Temperatures continue to be frigid with the windchill slapping the thermometer consistently below the zero degree mark. It’s a harsh enough climate even with shelter but without a home, it can become perilous.
Now, some city workers are being accused of throwing away the belongings of homeless people in the Avondale neighborhood.
Living and sleeping underneath the Kennedy Expressway near Belmont and Kedzie is one of the few places in the city homeless people can seek a refuge from the snow and wind. But yesterday afternoon, a trash clean-up crew threw away the belongings of everyone who kept their stuff there, according to WGN.
Father Paul Kalchik is a priest at nearby Resurrection Catholic Church who often helps the homeless. “This is evil,” he said of the situation. “It would be more humane to just line them up against the building and shoot ‘em as compared to taking away what little they had and then expecting them to fend in this cold for themselves with nothing,”
Gretchen Moore was driving by when she saw what was happening. “I parked my car and I went running over and I said, ‘Who are you and why are you doing this? I can’t believe any of the aldermen would do this,” she said.
11-year-old Ryan Gurtis was there handing out backpacks of blankets and snacks to those in need.
“They kicked all the homeless people out of their area, like under the bridge and they took pretty much everything they had and just dumped it into a garbage truck,” Gurtis said. “It was really bad. I mean, that’s kinda like someone taking a wrecking ball to your house if you’re not there.”
35th Ward Alderman Carlos Ramirez-Rosa, typically known for his progressive stance on issues, said he has reached out to the Streets and Sanitation Department and the Department of Family and Support Services after he was made aware of the situation.
Unfortunately, the city often reprimands those who help out the homeless. An Uptown man was recently cited for allowing homeless people to sleep in his basement, although he is fighting the citation by arguing that city code allows for “slumber parties.”

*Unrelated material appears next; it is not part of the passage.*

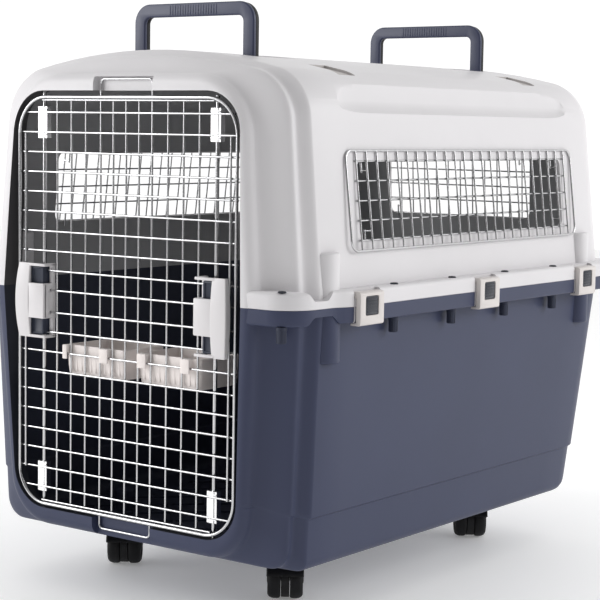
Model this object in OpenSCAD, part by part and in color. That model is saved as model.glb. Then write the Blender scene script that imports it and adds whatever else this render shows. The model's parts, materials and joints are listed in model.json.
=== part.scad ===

On the positive side, there are others out there trying to help those affected by this issue. One activist spent a night outside in the freezing temperatures to raise awareness and encourage officials to do more about homelessness.
Last week, Chance the Rapper held a free performance for homeless youth at the Field Museum which doubled as a fundraiser.
According to the Chicago Coalition of the Homeless, there are over 82,000 homeless people in Chicago. During the 2016-17 school year, there were 18,117 homeless CPS students.